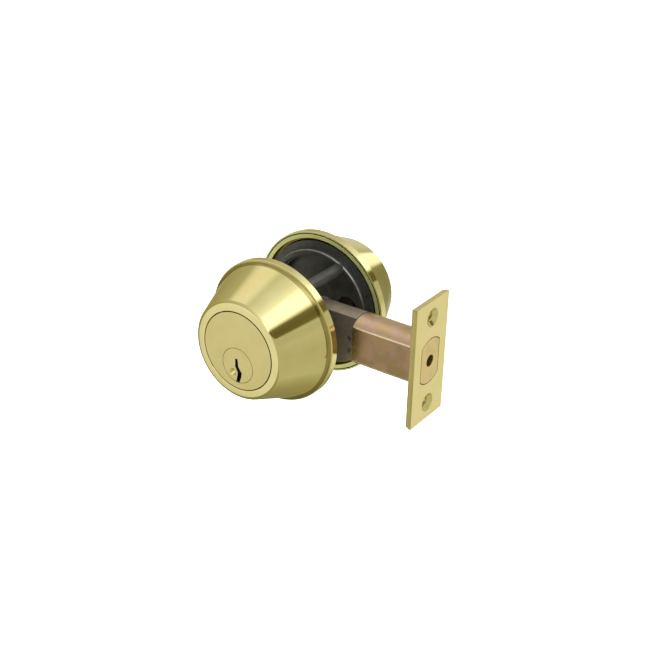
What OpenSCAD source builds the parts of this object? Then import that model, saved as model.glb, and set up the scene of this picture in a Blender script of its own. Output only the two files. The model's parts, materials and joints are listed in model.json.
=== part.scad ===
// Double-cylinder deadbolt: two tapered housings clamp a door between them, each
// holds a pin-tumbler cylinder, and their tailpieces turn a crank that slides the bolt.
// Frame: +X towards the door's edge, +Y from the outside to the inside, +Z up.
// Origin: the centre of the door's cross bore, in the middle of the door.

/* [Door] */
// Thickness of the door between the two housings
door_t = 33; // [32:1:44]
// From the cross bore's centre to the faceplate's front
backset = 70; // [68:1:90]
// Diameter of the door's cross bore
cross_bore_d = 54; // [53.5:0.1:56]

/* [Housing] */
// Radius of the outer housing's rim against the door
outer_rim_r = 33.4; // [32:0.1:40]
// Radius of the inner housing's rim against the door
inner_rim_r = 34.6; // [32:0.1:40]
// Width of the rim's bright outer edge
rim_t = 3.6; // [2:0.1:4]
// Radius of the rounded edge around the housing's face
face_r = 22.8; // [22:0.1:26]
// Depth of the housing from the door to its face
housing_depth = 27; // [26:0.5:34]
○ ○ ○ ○
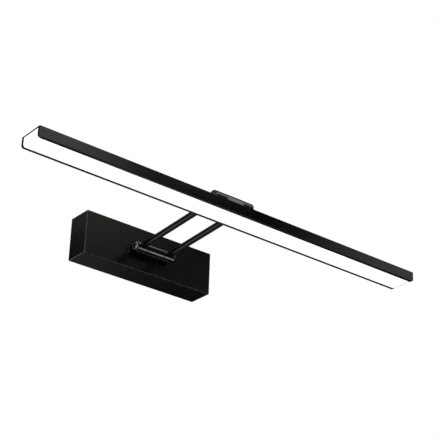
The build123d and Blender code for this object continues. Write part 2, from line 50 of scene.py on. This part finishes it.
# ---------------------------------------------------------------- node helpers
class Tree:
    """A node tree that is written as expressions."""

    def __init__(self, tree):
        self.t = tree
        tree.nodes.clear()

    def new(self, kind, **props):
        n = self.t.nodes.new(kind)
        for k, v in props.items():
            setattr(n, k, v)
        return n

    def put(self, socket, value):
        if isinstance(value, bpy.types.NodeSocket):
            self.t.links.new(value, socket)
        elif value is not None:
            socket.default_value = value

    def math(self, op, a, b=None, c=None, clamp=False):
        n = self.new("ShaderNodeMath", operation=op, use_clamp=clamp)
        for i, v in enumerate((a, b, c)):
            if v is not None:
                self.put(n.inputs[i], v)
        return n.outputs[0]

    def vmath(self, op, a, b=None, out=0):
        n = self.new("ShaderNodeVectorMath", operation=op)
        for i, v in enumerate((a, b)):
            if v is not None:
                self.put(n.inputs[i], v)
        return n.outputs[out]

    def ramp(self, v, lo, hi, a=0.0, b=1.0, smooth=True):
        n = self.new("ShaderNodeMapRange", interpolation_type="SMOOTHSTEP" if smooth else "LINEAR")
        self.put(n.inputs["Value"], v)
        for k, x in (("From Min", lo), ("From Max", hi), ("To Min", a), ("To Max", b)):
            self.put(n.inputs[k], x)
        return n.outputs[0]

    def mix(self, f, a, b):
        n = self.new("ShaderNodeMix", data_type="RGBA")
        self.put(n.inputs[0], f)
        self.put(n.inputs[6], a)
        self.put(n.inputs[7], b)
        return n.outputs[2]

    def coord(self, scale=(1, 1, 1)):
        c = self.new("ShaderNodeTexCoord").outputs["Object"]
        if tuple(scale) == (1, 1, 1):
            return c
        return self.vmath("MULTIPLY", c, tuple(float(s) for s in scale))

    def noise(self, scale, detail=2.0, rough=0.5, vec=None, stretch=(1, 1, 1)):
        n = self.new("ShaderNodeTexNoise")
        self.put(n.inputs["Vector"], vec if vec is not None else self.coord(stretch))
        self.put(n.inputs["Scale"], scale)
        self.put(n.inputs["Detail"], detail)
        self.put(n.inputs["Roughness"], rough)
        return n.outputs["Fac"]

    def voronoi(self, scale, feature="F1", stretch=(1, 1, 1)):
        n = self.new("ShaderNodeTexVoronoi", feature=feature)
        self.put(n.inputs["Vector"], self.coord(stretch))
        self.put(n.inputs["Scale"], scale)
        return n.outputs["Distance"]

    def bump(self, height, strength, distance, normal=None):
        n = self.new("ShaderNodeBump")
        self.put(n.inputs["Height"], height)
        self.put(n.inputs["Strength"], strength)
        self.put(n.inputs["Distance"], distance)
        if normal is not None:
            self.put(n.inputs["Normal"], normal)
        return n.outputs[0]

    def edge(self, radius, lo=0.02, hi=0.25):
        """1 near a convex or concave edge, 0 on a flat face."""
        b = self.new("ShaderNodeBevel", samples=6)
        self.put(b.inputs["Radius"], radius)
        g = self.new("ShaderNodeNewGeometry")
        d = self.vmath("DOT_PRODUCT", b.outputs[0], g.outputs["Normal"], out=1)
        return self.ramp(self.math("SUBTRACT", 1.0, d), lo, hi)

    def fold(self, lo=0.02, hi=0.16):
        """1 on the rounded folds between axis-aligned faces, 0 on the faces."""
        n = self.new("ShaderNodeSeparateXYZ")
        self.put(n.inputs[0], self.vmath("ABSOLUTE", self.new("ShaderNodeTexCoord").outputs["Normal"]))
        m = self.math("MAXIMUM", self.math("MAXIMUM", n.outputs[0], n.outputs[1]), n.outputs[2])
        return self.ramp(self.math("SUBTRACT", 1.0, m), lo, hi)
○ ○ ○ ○
Across the data, tally the lines containing "Blender" and give back the number alone.

2